Ambon (ANTARA) - Wali Kota Ambon Richard Louhenapessy menjadi kandidat penerima anugerah Nirwasita Tantra tahun 2019 dari Kementerian Lingkungan Hidup dan Kehutanan (KLHK) atas keberhasilan merumuskan dan menerapkan kebijakan sesuai prinsip metodologi pembangunan berkelanjutan.
Penilaian anugerah Nirwasita Tantra dilakukan tim penguji KLHK kepada nominator penerima penghargaan, di Jakarta, Kamis.
Nirwasita Tantra merupakan penghargaan pemerintah kepada kepala daerah yang dalam kepemimpinannya berhasil merumuskan dan menerapkan kebijakan sesuai prinsip metodologi pembangunan berkelanjutan sehingga mampu memperbaiki kualitas lingkungan hidup.
Setiap nominator wajib mempresentasikan program yang mendorong percepatan perbaikan kualitas lingkungan yang implementasinya disesuaikan dengan kondisi wilayah.
"Pada penilaian tersebut dipaparkan kinerja pengolahan lingkungan hidup kota Ambon sesuai program prioritas maupun visi dan misi pemerintahan," kata Wali Kota Ambon, Richard Louhenapessy.
Dikatakannya, Ambon merupakan kota kecil di ujung timur Indonesia, yang terbagi menjadi lima kelurahan dan tersebar di 50 desa dan kelurahan.

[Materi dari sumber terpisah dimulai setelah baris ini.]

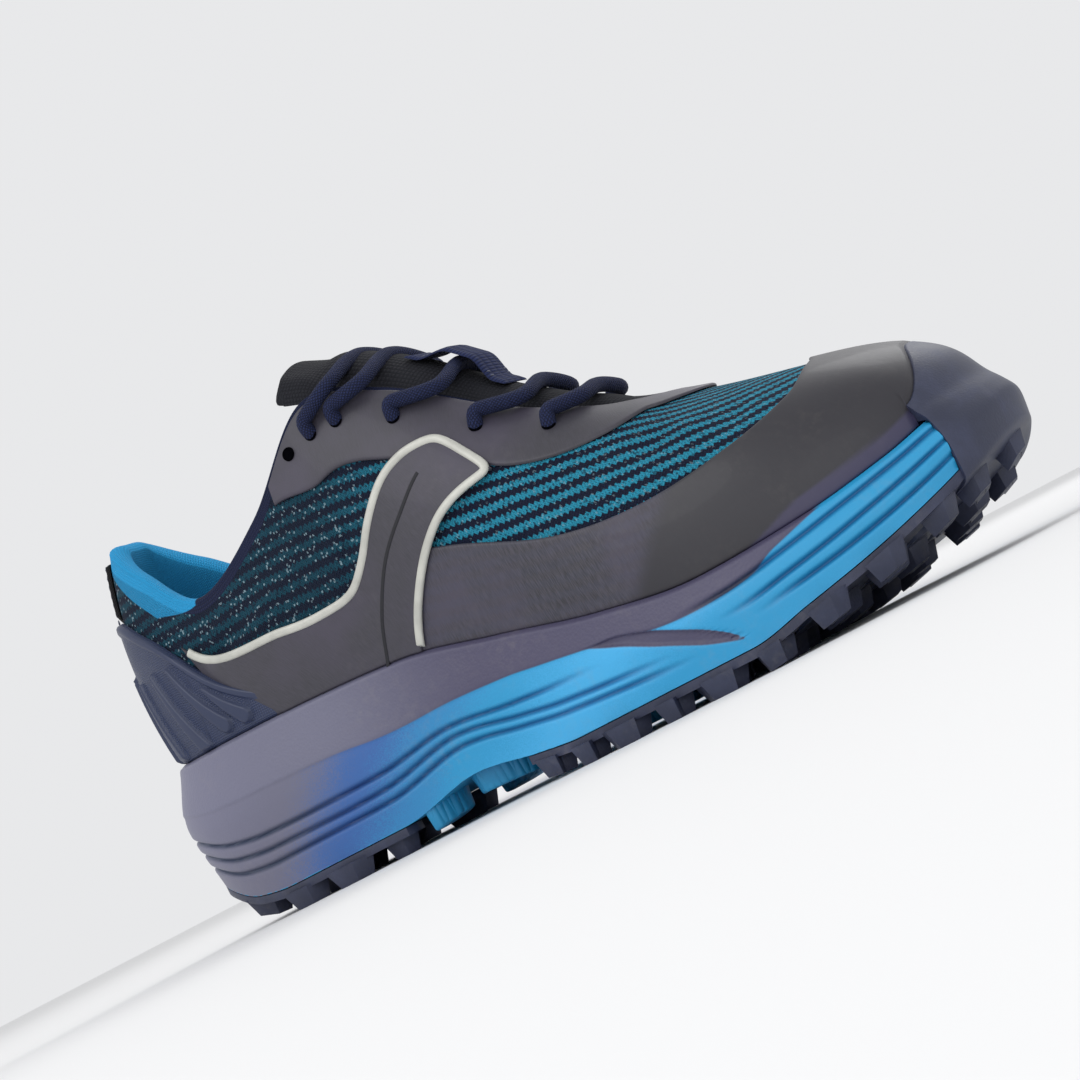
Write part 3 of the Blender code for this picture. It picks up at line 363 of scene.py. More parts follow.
def side_point(u, level, out=0.0):
    u, level = np.broadcast_arrays(np.asarray(u, float), np.asarray(level, float))
    flare = (side_flare(u, level) + out)[..., None]
    point = round_loop(FOOT, u) + plan_normal(u) * flare
    point[..., 2] = mix(tread_height(point[..., 0]), rim_height(u), level)
    return point


def outline(u, flare):
    return round_loop(FOOT, u) + plan_normal(u) * flare


def put(tree, kind, inputs=None, **settings):
    """Add a shader or geometry node, set its options, then its inputs to values or links."""
    node = tree.nodes.new(kind)
    for name, value in settings.items():
        setattr(node, name, value)
    for key, value in (inputs or {}).items():
        socket = node.inputs[key]
        if isinstance(value, bpy.types.NodeSocket):
            tree.links.new(value, socket)
        else:
            socket.default_value = value
    return node


def calc(tree, operation, *values, clamp=False):
    made = put(tree, "ShaderNodeMath", dict(enumerate(values)), operation=operation, use_clamp=clamp)
    return made.outputs[0]


def scaled(tree, vector, factors):
    inputs = {0: vector, 1: factors}
    return put(tree, "ShaderNodeVectorMath", inputs, operation="MULTIPLY").outputs[0]


def noise(tree, vector, scale, detail=3.0, roughness=0.55):
    inputs = {"Vector": vector, "Scale": scale, "Detail": detail, "Roughness": roughness}
    return put(tree, "ShaderNodeTexNoise", inputs).outputs["Fac"]


def ramp(tree, factor, stops):
    """Colours by a factor: stops are (place, colour)."""
    node = put(tree, "ShaderNodeValToRGB", {"Fac": factor})
    band = node.color_ramp
    band.interpolation = "EASE"
    while len(band.elements) < len(stops):
        band.elements.new(0.5)
    for element, (place, colour) in zip(band.elements, stops):
        element.position = place
        element.color = (*colour, 1.0)
    return node.outputs["Color"]


def level_of(tree, value, low, high):
    """0 below low, 1 above high, eased between."""
    inputs = {"Value": value, "From Min": low, "From Max": high}
    return put(tree, "ShaderNodeMapRange", inputs, interpolation_type="SMOOTHSTEP").outputs[0]


def tinted(tree, factor, a, b, mode="MIX"):
    """Colour a turned towards b by a factor."""
    a, b = ((*value, 1.0) if isinstance(value, tuple) else value for value in (a, b))
    inputs = {0: factor, 6: a, 7: b}
    return put(tree, "ShaderNodeMix", inputs, data_type="RGBA", blend_type=mode).outputs[2]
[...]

"Sebagian besar wilayah Ambon berada pada daerah perbukitan, dengan tingkat kemiringan rata-rata 30 persen. Hal ini berpengaruh terhadap seluruh kebijakan pemerintah kota, terutama menyangkut masalah lingkungan," katanya.

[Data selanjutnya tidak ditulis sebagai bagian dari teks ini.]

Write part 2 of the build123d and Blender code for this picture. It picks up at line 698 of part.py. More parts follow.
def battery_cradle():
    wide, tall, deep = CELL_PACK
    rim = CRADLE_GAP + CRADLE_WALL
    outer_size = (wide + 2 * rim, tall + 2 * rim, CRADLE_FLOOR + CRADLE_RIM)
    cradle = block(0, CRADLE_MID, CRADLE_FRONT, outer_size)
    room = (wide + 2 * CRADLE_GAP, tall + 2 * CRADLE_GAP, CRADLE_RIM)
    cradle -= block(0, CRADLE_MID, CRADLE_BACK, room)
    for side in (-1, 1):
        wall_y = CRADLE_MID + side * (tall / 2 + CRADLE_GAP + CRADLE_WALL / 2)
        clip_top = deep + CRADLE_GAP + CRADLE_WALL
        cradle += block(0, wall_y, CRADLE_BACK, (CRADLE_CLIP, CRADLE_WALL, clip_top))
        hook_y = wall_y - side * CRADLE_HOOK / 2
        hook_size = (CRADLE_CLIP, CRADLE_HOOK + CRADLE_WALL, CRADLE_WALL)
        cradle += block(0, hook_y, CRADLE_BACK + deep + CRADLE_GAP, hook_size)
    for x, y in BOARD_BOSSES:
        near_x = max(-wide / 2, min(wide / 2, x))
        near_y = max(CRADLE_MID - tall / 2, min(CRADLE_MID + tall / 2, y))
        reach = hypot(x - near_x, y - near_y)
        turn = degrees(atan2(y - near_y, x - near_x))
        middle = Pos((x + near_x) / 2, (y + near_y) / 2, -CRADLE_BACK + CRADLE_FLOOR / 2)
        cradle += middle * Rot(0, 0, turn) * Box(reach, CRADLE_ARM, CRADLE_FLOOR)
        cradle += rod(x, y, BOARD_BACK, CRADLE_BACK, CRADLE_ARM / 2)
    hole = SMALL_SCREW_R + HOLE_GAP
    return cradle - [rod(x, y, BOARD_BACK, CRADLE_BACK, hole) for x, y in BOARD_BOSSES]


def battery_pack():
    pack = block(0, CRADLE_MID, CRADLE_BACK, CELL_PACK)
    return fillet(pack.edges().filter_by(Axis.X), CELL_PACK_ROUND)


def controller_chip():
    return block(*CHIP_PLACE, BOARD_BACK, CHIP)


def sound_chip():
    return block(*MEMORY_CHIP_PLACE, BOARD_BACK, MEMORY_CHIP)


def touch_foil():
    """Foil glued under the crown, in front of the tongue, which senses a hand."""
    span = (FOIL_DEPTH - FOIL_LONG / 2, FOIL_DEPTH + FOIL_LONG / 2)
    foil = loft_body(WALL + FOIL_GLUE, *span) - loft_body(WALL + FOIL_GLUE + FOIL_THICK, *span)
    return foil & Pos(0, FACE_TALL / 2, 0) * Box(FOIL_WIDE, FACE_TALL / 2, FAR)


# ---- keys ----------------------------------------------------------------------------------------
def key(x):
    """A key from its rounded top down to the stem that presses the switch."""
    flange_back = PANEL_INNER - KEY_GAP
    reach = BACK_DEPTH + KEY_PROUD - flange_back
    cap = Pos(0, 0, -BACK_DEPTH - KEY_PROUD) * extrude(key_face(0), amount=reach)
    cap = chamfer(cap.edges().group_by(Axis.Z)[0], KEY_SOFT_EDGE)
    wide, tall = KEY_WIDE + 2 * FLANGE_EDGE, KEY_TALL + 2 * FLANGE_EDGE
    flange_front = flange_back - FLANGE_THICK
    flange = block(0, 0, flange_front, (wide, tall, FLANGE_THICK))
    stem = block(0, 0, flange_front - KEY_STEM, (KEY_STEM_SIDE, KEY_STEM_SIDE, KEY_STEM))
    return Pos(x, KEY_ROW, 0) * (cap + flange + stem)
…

Dalam visi misi dirumuskan program prioritas lima tahun mendatang yakni Ambon yang bersih. Ini adalah komitmen pemerintah kota dan masyarakat, terhadap bagaimana pentingnya lingkungan saat ini.
"Jadi bukan soal basa basi tapi itu sudah menjadi kebijakan lima tahunan kota ini diubah menjadi kota yang bersih," ujarnya.
Dari pengalaman tersebut, Wali Kota Ambon menganalisa seluruh isu masalah lingkungan berdasarkan pedoman yang ditetapkan oleh KLHK secara nasional, antara lain enam isu lingkungan, yaitu tata guna lahan, kualitas air, kualitas udara, resiko bencana, perkotaan dan tata kelola.
Tata kelola lahan, menurut dia, terkait tingkat kepadatan penduduk, dimana pertumbuhan penduduk mengalami peningkatan dari tahun ke tahun akibat migrasi penduduk dan perubahan penggunaan lahan.
"Yang kita temui kawasan lindung berdasarkan RT atau RW, penutupan lahan dampaknya berpotensi besar terhadap sumber daya air dan sebagainya. Langkah yang kita ambil antara lain, dengan penghijauan maupun reklamasi pantai, dengan penanaman mangrove dan beberapa kegiatan lain,"katanya.
Isu kualitas air juga diangkat mengingat faktor pemicu yang utama adalah karena perkembangan penduduk yang luar biasa, berdampak pada masyarakat, yang akhirnya terpola dalam segregasi kependudukan, segregasi kepemilikan.
"Segregasi ini terpola akibat dari faktor etnis dan juga faktor agama. Sehingga kawasan yang sebetulnya tidak boleh dihuni oleh masyarakat, karena keterbatasan lahan, akhirnya masyarakat harus menempatinya. Ini merupakan masalah yang sangat serius karena dampaknya timbul kawasan pemukiman baru, dan berpengaruh pada masalah sampah dan kualitas air," ujarnya.
Richard menambahkan, selain isu nasional, harga tanah yang murah di lereng gunung dan bantaran sungai, menjadi masalah di Kota Ambon, sehingga terjadi isu masalah alihfungsi lahan, serta lahan pemukiman yang semakin padat.
"Mengantisipasi isu tersebut, diambil kebijakan antara lain, dengan semangat kemitraan dengan DPRD, lalu kita juga meningkatkan anggaran untuk lingkungan, secara proposional," ujarnya.
Ditambahkannya, sejumlah inovasi yang dilakukan Pemkot Ambon antara lain dengan Sistem Marinyo Tabaos( Simantap), Sistem informasi manajemen pengendalian dan pengawasan peraturan daerah (Simpapeda), Tagor (Tabaos Got Kotor), Smart Fishing.
"Website dibuat Dinas Penanggulangan bencana untuk sistem informasi rekinstruksi dan rehabilitasi pasca bencana, website kecamatan untuk monitor," kata Richard.